Hypebeast has been killin it with some great compiled and self-taken photodocs on specific artists featured in Moca’s Art in the Streets. These photos really capture the single artist view rather than focusing on full exhibit shots. These are all names and “legends” that we’ve seen emerge into mainstream prominence in the past 5-6 years. In this case, Invader, via Hypebeast:
The isolation of these pieces on white walls is really kind of unusual to see, but it’s always good that the artist is appropriating new ideas and progressing. This time bringing the old-school hand pointer icon, and isolating individual invaders without their usual linoleum backdrops.
Loving the placement on this. Honestly we’ve been impressed with the layout of the exhibit, at least from a bystander’s perspective. Check out Hypebeast constantly for new artist profile updates at Art in the Streets.
We wish this was just a little longer or got a few more shots in, but the idea is pretty cool, especially with Art in the Streets reaching critical mass in the last couple of days. Getting an inside view really shows how differently writers and artists approached their respective “walls,” this time, tailored for a gallery setting. Check it out here:
There was a lot of secrecy involved in the preparation of MOCA’s “Art In the Streets” exhibition. We are quite sure if you were an artist in the show, your mother couldn’t come see what you were doing until the press preview. That said, it also provided an opportunity for those setting up the entire show and documenting it to have a bit of fun, and MOCA created a film using the Geffen’s security cameras.

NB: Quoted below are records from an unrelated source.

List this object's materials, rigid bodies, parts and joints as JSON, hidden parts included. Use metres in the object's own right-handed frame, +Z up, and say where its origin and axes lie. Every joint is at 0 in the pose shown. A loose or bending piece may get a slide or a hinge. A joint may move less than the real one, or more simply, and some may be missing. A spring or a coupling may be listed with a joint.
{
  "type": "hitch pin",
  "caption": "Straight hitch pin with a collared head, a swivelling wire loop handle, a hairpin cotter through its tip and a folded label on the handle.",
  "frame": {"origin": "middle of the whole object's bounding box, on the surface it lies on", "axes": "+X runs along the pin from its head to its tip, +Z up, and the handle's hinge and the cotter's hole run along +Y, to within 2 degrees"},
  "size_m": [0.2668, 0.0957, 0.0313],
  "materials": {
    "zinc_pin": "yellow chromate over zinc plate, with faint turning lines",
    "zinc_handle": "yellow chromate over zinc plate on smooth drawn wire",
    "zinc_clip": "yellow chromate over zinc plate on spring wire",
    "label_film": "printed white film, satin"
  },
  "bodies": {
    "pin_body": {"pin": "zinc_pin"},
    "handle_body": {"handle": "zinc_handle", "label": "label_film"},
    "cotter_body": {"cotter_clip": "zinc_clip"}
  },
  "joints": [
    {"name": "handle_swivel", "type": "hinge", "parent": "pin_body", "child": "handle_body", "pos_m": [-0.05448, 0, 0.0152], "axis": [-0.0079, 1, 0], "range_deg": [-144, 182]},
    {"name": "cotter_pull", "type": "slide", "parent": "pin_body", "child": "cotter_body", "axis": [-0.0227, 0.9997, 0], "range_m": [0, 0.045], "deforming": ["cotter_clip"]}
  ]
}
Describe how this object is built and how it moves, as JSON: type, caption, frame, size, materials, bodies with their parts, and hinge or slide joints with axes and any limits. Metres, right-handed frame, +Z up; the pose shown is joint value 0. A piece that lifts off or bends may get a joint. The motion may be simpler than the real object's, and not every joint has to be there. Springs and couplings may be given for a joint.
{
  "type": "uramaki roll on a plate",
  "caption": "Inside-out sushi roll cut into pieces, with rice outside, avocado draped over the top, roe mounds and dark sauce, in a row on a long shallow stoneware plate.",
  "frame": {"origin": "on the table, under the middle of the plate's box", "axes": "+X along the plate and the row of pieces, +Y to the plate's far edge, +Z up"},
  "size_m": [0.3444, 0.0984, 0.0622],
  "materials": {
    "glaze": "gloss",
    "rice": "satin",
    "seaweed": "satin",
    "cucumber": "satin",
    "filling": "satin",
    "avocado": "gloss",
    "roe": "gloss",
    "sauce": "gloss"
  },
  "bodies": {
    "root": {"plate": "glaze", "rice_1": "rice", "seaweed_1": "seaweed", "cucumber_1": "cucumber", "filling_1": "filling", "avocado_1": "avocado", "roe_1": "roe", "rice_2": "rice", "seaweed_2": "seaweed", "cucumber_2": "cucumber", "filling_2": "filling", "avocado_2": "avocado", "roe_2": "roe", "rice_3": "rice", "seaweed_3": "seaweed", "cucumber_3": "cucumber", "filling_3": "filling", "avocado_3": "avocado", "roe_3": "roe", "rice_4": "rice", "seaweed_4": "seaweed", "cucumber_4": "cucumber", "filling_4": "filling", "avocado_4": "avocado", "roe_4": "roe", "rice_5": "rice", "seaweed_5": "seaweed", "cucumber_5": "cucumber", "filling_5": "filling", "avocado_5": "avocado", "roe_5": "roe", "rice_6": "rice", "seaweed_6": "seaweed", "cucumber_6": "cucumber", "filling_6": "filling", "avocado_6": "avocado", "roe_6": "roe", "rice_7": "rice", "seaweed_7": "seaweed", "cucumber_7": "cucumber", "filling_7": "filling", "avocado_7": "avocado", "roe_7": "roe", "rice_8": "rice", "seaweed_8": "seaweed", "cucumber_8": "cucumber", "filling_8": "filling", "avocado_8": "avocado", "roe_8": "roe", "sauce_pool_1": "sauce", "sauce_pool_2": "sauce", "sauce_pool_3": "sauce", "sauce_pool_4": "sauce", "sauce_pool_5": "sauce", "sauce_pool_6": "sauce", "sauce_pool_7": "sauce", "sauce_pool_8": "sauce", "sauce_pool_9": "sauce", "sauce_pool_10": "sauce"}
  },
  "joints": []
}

Art in the Streets is going to be riot, so as remote viewers and curators we’ll keep an eye peeled for interesting bits and pieces around the show, and leave the actual coverage to the local and embedded sources.
LA Times dropped three dope biopic interviews on us with Chaz Bojórquez, Risk and Craig Stecyk, all pioneers in their own right, as a wind-up for Moca’s Art in the Streets opening this week. The problem that sometimes comes out of larger outlets covering sub-genres or artists is asking the wrong questions, however, LA Times seems to have their method down.
source: LA Times
From the LA Times article:
“This is not just a big street-art free-for-all,” adds the museum’s director, Jeffrey Deitch. “We are trying to see its history through a critical framework and identify where the innovations occur: the invention of Wild Style [graffiti] in New York, its adaptation in L.A. and the innovations in cholo graffiti and skateboard culture in L.A.”
source: LA Times
We’re diggin’ these interviews: timely, on point and covers cultural aspects that outsiders might not understand or have heard of. Obviously graff has a lot of demographic and geographic influences, and Art in the Streets will hopefully focus on that squarely in its exhibition and curation.
Man, wish we were in LA right now.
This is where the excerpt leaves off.